What you have to do => Extract each line bearing the word "root".

══ Supplied material

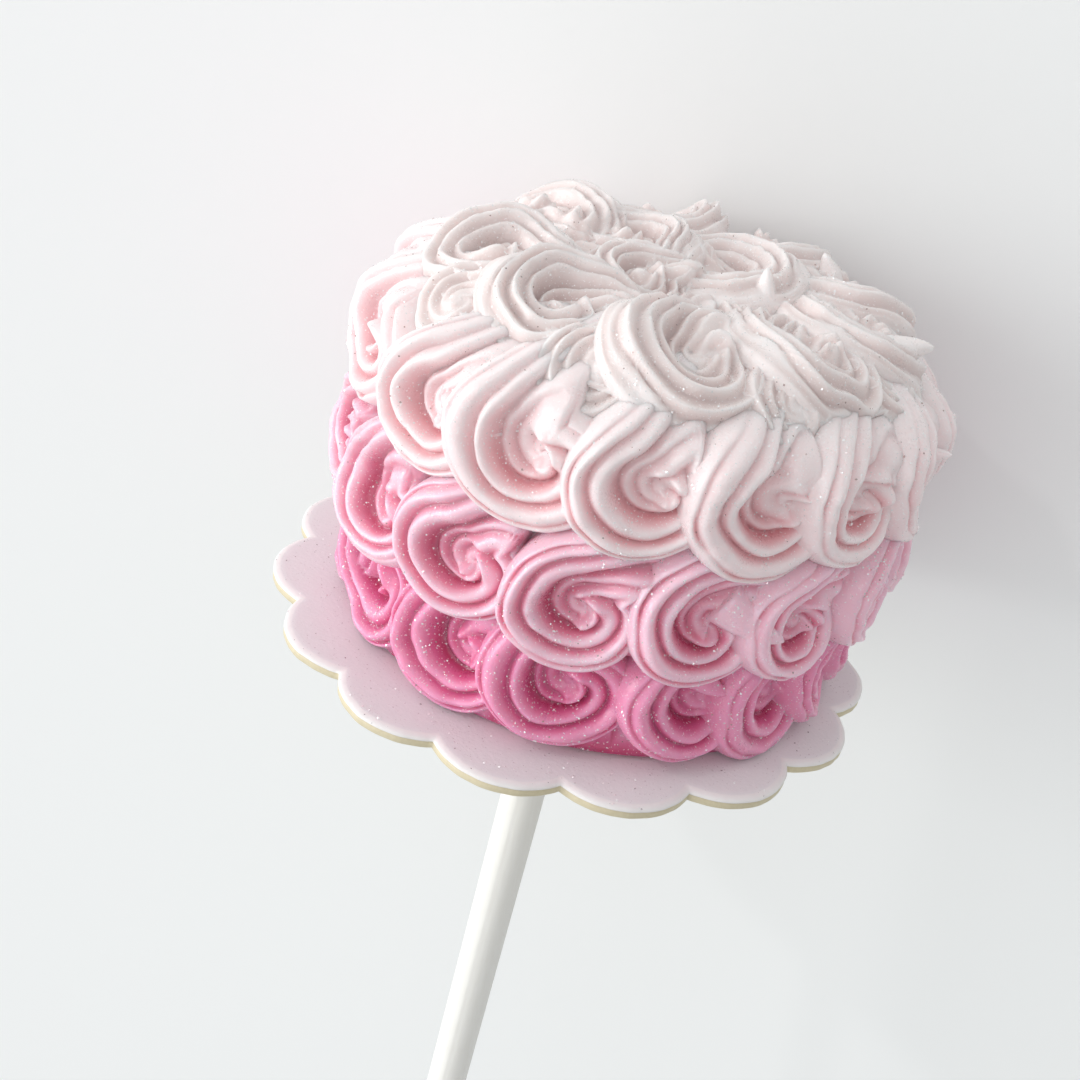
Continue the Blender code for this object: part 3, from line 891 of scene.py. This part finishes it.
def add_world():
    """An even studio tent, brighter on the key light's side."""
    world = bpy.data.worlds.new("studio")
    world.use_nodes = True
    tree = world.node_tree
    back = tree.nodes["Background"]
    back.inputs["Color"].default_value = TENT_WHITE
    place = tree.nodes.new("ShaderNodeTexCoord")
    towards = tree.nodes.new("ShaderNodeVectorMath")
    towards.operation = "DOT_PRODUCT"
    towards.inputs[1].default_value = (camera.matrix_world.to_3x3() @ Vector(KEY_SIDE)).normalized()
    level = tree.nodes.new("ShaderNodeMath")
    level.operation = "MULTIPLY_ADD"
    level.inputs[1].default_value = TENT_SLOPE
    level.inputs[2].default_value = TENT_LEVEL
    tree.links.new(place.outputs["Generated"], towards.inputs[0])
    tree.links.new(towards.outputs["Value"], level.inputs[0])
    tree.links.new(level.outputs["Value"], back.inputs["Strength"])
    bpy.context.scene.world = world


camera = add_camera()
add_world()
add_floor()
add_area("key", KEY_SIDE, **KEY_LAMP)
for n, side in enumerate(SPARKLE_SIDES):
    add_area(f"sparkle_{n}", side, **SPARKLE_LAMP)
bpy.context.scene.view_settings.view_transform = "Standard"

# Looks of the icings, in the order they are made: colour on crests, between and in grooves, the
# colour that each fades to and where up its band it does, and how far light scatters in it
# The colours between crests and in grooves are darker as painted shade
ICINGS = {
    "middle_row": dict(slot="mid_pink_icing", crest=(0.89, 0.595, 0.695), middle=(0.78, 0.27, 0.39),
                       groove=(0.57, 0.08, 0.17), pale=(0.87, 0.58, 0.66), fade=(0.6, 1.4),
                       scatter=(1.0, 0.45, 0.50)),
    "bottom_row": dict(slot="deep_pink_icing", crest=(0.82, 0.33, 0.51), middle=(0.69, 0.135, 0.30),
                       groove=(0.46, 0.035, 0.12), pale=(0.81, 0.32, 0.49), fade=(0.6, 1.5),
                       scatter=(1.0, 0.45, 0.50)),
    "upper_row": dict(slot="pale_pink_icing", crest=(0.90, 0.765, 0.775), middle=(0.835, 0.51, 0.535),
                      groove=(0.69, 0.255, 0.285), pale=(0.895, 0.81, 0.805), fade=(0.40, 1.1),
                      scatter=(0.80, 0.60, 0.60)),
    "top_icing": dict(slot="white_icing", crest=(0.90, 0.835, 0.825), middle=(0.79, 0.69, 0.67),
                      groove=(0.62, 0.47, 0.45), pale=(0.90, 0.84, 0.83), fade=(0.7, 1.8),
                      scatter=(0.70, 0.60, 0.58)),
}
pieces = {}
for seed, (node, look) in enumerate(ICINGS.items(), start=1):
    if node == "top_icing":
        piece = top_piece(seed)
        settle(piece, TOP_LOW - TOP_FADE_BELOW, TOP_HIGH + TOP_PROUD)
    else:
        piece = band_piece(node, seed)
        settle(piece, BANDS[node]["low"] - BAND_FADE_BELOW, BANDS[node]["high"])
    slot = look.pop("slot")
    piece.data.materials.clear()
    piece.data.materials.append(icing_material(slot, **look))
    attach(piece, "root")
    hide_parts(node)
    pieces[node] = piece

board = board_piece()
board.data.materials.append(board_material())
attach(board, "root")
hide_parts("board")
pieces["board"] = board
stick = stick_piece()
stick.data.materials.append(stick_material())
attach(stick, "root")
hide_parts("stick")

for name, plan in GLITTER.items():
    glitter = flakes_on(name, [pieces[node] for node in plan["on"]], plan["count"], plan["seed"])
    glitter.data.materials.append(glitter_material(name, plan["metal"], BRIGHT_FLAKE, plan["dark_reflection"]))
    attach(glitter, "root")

════

Written answer =>
    attach(piece, "root")
attach(board, "root")
attach(stick, "root")
    attach(glitter, "root")